Adapted from a recent online discussion.
Self-confidence in a relationship can overcome age difference
Maryland: I've been dating someone for five years who is 16 years my senior, and we've talked about marriage. He and I are a great match, though I do at times wish the age difference were less significant. People often mistake him for my father. I can understand it, but it bugs me to the point that sometimes I find myself snapping "BOYFRIEND. Not FATHER."
The difference does make me feel self-conscious (I'm not a particularly self-confident person anyway). Stereotypes don't help either. I always feel like people think I'm dating him for money, etc., but that couldn't be further from the truth.
Can you suggest a better way for me to deal with judgmental people and be a little easier on myself as well?
Carolyn: The best way to deal with these often innocent mistakes, as well as the not-so-innocent stereotyping, is to face the biggest problem you mention: your low self-confidence.
I realize I'm treading close to the stereotype line myself — but when someone professes to insecurity in a letter about having a significantly older mate, it just screams, "I feel better with someone taking care of me."
That in itself isn't a problem, as long as you like who you are and appreciate this configuration.
But your bristling at the comments is the universal flag for "I'm not comfortable in my own skin." And that suggests a couple of things. (1) Your current romantic arrangement is a Band-Aid for an underlying problem; (2) you haven't found peace emotionally, so the conditions upon which you might base a marriage are still in flux.
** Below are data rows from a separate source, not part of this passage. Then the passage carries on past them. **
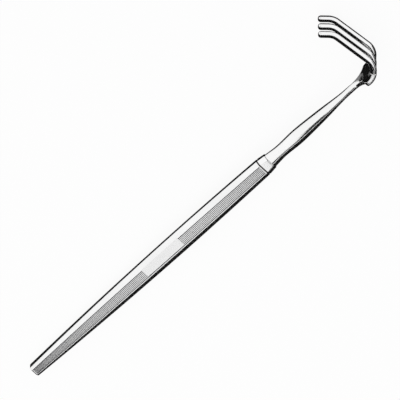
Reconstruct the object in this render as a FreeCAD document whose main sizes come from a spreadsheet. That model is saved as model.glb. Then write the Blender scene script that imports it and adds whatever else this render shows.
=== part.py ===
import FreeCAD, Part
import os
from math import cos, radians, sin

import Sketcher
from FreeCAD import Rotation, Vector

# A hand retractor with a three-pronged rake head, lying on its side.
# Millimetres. +X runs along the shaft from the butt to the head, +Y is the way the prongs are bent,
# and +Z runs across the prongs. The origin is the centre of the butt's end face.

SIZES = (
    # handle: a flat bar, widest at one station, with a bevel along each long edge
    ("handle_length", 134.5),
    ("handle_thickness", 4.6),
    ("butt_width", 5.1),
    ("widest_width", 9.1),
    ("widest_from_butt", 90.0),
    ("face_width_at_butt", 3.1),
    ("face_width_at_widest", 5.3),
    ("bevel_angle", 32.0),
    ("butt_chamfer", 0.4),
    ("bevel_overrun", 1.0),
    # flutes along both broad faces, the outermost ones wider, and the bare pad that interrupts
    # them on the upper face
    ("flute_radius", 0.15),
    ("border_flute_radius", 0.2),
    ("flute_pitch_at_butt", 0.39),
    ("flute_pitch_at_widest", 0.66),
    ("flute_start", 0.7),
    ("flute_front_margin", 0.6),
    ("pad_start", 65.5),
    ("pad_length", 21.0),
    # ferrule: the plain band in front of the handle
    ("ferrule_length", 4.0),
    ("ferrule_front_width", 7.2),
    ("ferrule_front_thickness", 4.3),
    ("ferrule_front_face_width", 3.7),
    ("ferrule_front_bevel_depth", 1.1),
    # shank: the tang in the handle, the spindle neck and the fan-shaped palm
    ("tang_diameter", 2.6),
    ("tang_length", 16.0),
    ("tang_end_clearance", 0.5),
    ("collar_width", 6.9),
    ("collar_height", 4.1),
    ("waist_from_collar", 6.4),
    ("waist_width", 5.9),
    ("waist_height", 4.5),
    ("bulge_from_waist", 9.5),
    ("bulge_width", 6.6),
    ("bulge_height", 5.4),
    ("taper_from_bulge", 13.5),
    ("taper_diameter", 5.2),
    ("slim_from_taper", 12.0),
    ("slim_diameter", 3.3),
    ("flare_from_slim", 6.6),
    ("flare_root_diameter", 3.0),
    ("flare_root_width", 2.6),
    ("flare_radius", 7.2),
    ("palm_corner_radius", 1.8),
    ("palm_cover", 0.05),
    ("palm_flat", 0.1),
    ("palm_edge_rounding", 0.9),
    ("neck_run_in", 5.0),
    ("neck_run_in_diameter", 2.0),
    ("web_sweep_angle", 38.0),
    # prongs: bent round rods with blunt tips
    ("prong_pitch", 7.3),
    ("prong_diameter", 2.8),
    ("prong_bend_angle", 95.7),
    ("prong_bend_radius", 6.6),
    ("prong_straight", 16.2),
    ("tip_bend_angle", 38.5),
    ("tip_bend_radius", 6.0),
    ("tip_length", 4.3),
    ("tip_rounding", 1.2),
    ("spigot_diameter", 1.3),
    ("spigot_length", 1.8),
    ("socket_end_clearance", 0.1),
    # braze: a sleeve round each peg and a film where two shoulders meet
    ("braze_gap", 0.1),
    ("braze_film", 0.1),
)

FLUTES_EACH_SIDE = 3
PRONGS = (("upper", 1), ("middle", 0), ("lower", -1))
TOUCHING = 1e-3

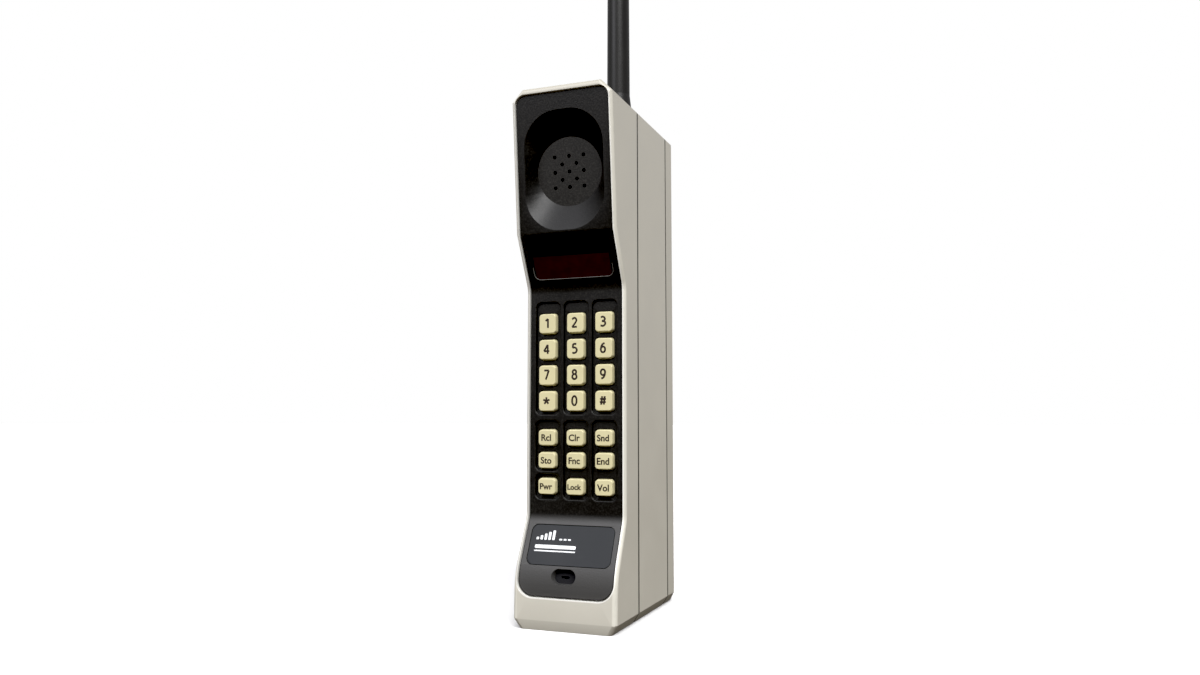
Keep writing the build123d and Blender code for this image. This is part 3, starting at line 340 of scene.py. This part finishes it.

So please take some conscious and concrete steps to address your shaky confidence — a process you can launch with either therapy, a concerted effort to join/start/focus on things you enjoy and do well, or a combination of the two.
Maryland again: My problem is not so much needing to be taken care of. We're both hardworking adults and take care of each other. It's how to deal with people who assume the stereotypes like the one you (admittedly) do.
Why is it politically incorrect to judge people in same-sex or interracial relationships, but okay to say I'm looking for someone to care for me?
I do think it would help to improve my self-confidence, but that still doesn't help me deal with other people's ill-informed assumptions. Or are you saying that if I'm more self-confident I simply won't care what other people think?
Carolyn: I'm saying exactly that.
I'm also saying that, while it's possible for olders to seek youngers out of immaturity, where the younger ends up being the dominant partner, it's also fairly common for much-olders to assume a nurturing/dominant role. And I'm saying that being in a relationship while you suffer from shaky confidence puts that relationship on shaky footing. If you're fearful, doubtful or more comfortable deferring to than challenging someone, then it's easy for a schism to develop: Your relationship on the surface goes the way of the more willful partner, and your heart stays on your private, undeclared path.
People who lack self-confidence need to recognize they're predisposed to attaching themselves to someone who's comfortable holding the reins.